I didn’t have to wait long. The shuttle showed up on time and the driver was super nice and chill. An hour later, I was at the PCT Trailhead, right at the southern end of the closed section I had had to skip.

The terrain I faced once I crossed the highway was some of the dullest I had seen to date. I can’t even describe how uninteresting it was. It was flat and relatively easy to move through, but there was also someone not far away using machinery that sounded like an industrial strength vacuum. I stopped at a pond to get some water because I had forgotten to get enough from my motel room, and then bypassed the side trip to Big Lake Youth Camp, though I could see Big Lake just fine from the trail.

The trail followed the edge of a lava field and I stopped early at the foot of it in a sandy, flat area that was the last marked campsite in Guthook for ten miles.

I set up camp close to the edge of the lava and climbed inside my tent to do some maintenance. Soon, I heard some activity outside.

Owl and Phoenix had arrived following two consecutive zeroes in Bend. And they had friends with them: Firefly and her partner who was entirely new to long distance hiking but would receive the trail name Grommet that very night. Not after the claymation dog character but for the way he liked to manufacture useful gear for the trail and incorporate grommets into them.

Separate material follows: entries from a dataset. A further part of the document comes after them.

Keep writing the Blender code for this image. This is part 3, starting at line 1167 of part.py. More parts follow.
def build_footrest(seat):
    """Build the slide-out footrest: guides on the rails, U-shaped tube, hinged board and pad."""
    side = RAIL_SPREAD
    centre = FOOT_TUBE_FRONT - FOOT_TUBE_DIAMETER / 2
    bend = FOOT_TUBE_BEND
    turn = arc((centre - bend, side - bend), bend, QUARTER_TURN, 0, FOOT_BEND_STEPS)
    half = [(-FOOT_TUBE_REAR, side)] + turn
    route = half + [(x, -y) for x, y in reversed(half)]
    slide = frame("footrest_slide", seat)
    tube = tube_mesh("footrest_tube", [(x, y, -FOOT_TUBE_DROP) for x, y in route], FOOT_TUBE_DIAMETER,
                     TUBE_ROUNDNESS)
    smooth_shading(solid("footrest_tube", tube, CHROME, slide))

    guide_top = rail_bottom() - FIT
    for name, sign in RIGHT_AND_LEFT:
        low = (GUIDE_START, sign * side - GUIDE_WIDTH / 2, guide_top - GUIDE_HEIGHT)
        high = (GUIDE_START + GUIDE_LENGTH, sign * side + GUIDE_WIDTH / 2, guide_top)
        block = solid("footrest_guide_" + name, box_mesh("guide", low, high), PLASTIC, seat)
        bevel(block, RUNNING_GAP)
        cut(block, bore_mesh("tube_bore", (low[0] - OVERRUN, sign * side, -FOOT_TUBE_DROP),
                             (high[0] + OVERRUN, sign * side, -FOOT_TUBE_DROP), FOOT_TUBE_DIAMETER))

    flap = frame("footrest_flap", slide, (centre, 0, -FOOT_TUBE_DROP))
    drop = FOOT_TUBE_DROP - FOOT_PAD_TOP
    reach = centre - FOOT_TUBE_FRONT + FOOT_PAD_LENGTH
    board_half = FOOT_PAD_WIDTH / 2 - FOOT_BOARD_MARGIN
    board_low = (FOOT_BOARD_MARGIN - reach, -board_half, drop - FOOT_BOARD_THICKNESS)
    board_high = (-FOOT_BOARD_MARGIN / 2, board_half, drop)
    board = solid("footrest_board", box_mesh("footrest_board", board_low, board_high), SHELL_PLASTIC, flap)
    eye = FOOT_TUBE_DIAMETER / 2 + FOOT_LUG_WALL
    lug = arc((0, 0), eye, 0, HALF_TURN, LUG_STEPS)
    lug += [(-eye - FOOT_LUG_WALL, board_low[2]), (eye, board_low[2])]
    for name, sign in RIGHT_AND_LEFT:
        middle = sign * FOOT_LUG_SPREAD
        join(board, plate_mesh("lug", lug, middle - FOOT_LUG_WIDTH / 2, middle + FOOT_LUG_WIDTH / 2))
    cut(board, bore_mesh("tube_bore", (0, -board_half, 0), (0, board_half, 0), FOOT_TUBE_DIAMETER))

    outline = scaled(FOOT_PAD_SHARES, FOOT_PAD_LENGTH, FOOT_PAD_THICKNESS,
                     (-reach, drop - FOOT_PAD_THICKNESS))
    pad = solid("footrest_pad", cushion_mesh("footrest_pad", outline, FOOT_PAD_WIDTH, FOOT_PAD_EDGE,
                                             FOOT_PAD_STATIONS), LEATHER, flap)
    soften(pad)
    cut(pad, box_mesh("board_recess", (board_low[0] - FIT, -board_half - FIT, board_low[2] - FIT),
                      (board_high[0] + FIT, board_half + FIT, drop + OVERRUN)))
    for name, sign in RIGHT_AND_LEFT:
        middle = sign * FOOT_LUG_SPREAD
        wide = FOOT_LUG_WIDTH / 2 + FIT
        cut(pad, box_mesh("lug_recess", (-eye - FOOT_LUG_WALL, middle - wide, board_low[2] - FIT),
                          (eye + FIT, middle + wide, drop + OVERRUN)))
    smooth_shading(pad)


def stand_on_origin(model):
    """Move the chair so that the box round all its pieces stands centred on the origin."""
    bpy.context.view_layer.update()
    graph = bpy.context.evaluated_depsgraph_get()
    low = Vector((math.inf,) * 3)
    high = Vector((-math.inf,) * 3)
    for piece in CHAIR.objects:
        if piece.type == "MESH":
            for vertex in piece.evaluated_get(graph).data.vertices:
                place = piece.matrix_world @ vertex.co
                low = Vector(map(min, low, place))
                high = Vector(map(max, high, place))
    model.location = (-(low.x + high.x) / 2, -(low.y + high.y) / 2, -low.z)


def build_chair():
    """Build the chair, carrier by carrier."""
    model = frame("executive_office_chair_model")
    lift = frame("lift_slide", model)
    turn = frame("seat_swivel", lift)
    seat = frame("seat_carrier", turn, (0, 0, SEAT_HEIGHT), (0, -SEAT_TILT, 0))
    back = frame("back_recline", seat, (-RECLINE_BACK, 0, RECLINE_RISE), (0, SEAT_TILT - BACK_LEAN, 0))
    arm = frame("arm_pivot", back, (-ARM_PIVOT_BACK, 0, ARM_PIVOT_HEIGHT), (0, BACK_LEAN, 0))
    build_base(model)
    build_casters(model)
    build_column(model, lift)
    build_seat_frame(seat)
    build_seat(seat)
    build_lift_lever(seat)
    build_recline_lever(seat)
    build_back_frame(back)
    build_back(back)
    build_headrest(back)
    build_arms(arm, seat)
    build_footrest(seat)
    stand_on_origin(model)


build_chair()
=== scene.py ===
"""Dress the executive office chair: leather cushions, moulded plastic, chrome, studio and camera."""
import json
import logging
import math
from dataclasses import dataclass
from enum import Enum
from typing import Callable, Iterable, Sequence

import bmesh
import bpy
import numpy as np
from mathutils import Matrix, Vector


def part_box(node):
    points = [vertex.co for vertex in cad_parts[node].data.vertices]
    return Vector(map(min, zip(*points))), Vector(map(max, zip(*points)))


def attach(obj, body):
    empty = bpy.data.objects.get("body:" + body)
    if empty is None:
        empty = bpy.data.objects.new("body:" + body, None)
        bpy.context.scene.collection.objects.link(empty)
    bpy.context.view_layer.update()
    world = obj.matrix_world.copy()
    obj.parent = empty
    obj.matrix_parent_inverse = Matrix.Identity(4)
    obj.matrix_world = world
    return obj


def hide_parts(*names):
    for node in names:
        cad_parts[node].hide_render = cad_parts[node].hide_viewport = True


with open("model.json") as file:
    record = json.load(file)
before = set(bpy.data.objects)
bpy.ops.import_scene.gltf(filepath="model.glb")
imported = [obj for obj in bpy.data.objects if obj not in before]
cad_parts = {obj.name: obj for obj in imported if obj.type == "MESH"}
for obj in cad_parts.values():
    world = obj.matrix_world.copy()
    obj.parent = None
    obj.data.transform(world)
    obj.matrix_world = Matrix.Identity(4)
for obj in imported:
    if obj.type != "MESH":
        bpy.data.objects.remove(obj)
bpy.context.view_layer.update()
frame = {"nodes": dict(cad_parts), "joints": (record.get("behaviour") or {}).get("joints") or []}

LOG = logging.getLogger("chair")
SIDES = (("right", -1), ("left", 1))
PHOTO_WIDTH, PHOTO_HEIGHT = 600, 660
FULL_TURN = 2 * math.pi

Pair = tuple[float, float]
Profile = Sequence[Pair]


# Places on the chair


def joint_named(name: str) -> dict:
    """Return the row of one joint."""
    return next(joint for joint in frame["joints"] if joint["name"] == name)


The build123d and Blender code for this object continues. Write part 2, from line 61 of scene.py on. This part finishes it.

Owl and I rearranged an area next to the lava so we could have a campfire to celebrate the beginning of Grommet’s adventure. We all sat near the fire cooking and eating our own suppers until the sun was gone and a thick fog was rolling in. At that point, we all started getting the urge to turn in led by Phoenix. I was second to hit the sack, hoping to get an early start the next morning.